Genomic organization of the human leukocyte immunoglobulin-like receptors within the leukocyte receptor complex on chromosome 19q13.4.

The leukocyte immunoglobulin (Ig)-like receptors (LIRs) comprise a family of cell surface receptors that couple to either activating or inhibitory signals depending on the nature of their transmembrane and cytoplasmic domains. We describe the organization and fine localization of the genes for LIR-1 and LIR-5, which are inhibitory receptors, and LIR-6, which is an activating receptor. The genomic organization of all three genes is highly conserved from the signal peptide through the membrane-proximal Ig domain but diverges thereafter depending on the inhibitory or activating nature of the gene product.
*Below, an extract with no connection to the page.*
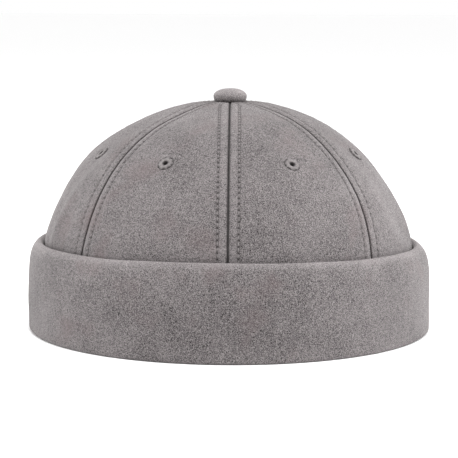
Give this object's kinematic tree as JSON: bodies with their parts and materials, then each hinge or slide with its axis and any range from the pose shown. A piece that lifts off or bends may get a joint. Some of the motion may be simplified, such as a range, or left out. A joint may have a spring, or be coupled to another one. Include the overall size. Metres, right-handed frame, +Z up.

The 3' untranslated region of the gene for LIR-6 contains a 37-base pair repeat not present in the LIR-1 or LIR-5 genes. 5' rapid amplification of cDNA ends defined the putative transcription initiation site of the LIR-5 gene, which is TATA-less. A nucleotide substitution in the LIR-5 gene led to loss of an intron present in the 5' untranslated region of the LIR-1 and LIR-6 genes. Differences in the genomic structure of these three LIR genes suggests possible mechanisms for their differential expression in cells of hematopoietic lineage. The three genes are in a region of Chromosome 19q13.4 that is immediately centromeric of the killer cell Ig-like receptor genes and are separated from one another by approximately 20 to 30 kb, suggesting that they arose by gene duplication from a common ancestor.[1]